*DATA EXTRACT:*
● ● ● ●
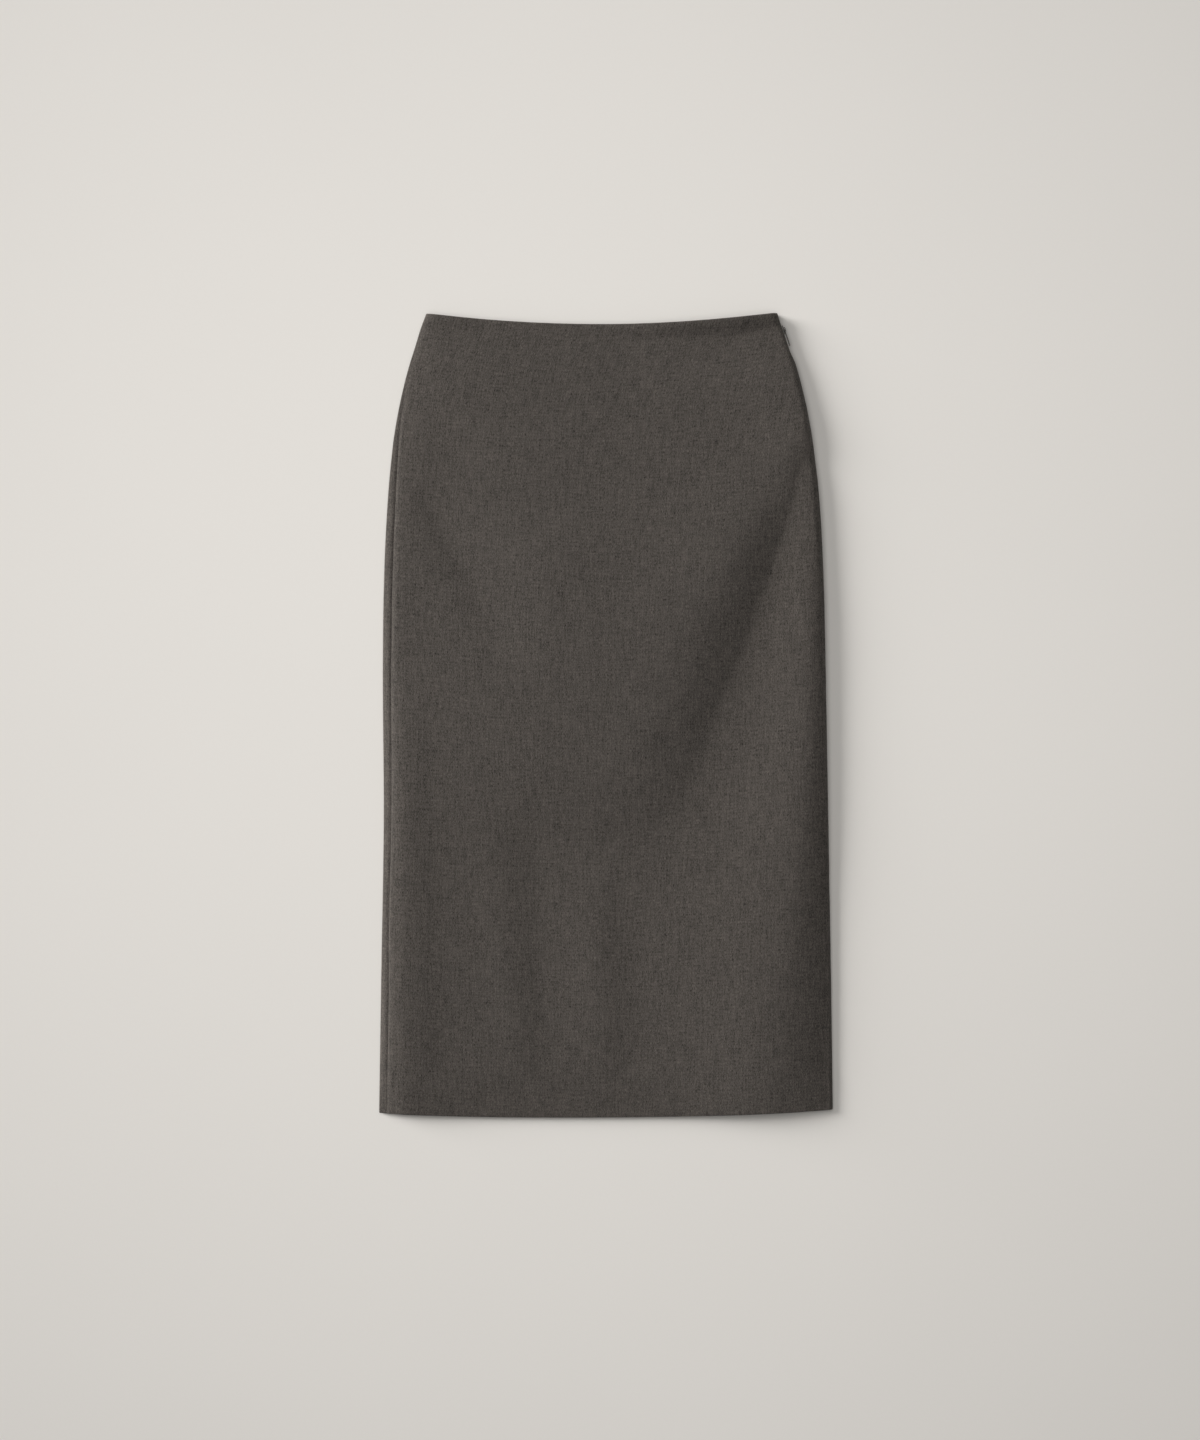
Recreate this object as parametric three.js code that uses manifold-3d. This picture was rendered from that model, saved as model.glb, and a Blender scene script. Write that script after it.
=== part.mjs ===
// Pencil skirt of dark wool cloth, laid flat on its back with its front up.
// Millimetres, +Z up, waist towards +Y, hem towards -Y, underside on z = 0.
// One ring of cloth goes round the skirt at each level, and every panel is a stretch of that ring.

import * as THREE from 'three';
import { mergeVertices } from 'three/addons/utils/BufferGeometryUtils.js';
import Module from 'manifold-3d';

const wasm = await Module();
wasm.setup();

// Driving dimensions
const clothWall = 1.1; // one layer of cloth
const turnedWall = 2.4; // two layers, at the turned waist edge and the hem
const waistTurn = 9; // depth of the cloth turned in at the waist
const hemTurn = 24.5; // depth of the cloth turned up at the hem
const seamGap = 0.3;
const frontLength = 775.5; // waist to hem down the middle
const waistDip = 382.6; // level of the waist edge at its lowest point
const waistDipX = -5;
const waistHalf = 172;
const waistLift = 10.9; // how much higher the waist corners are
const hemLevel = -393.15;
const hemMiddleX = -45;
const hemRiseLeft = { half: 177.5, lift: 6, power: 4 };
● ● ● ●
*PROBLEM DETAILS:*
Print, please, the lines above from the very first through the one that holds "wasm.setup();", both included, word for word and with nothing else.

*RIGHT ANSWER:*
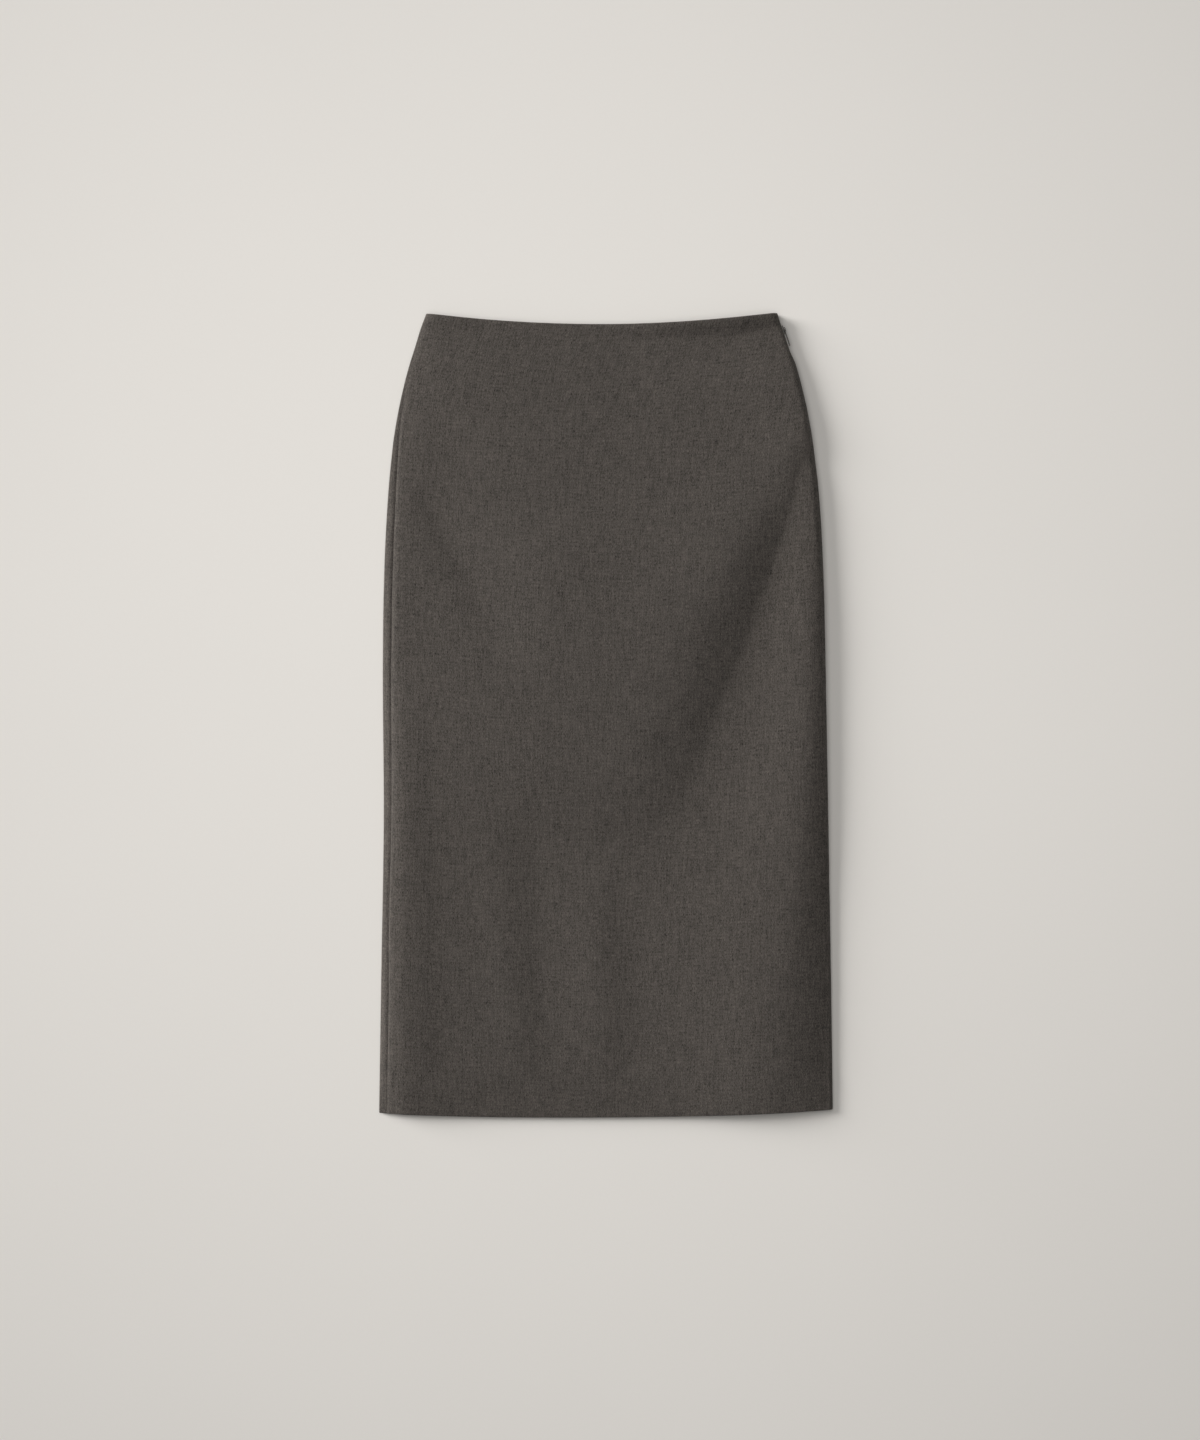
Recreate this object as parametric three.js code that uses manifold-3d. This picture was rendered from that model, saved as model.glb, and a Blender scene script. Write that script after it.
=== part.mjs ===
// Pencil skirt of dark wool cloth, laid flat on its back with its front up.
// Millimetres, +Z up, waist towards +Y, hem towards -Y, underside on z = 0.
// One ring of cloth goes round the skirt at each level, and every panel is a stretch of that ring.

import * as THREE from 'three';
import { mergeVertices } from 'three/addons/utils/BufferGeometryUtils.js';
import Module from 'manifold-3d';

const wasm = await Module();
wasm.setup();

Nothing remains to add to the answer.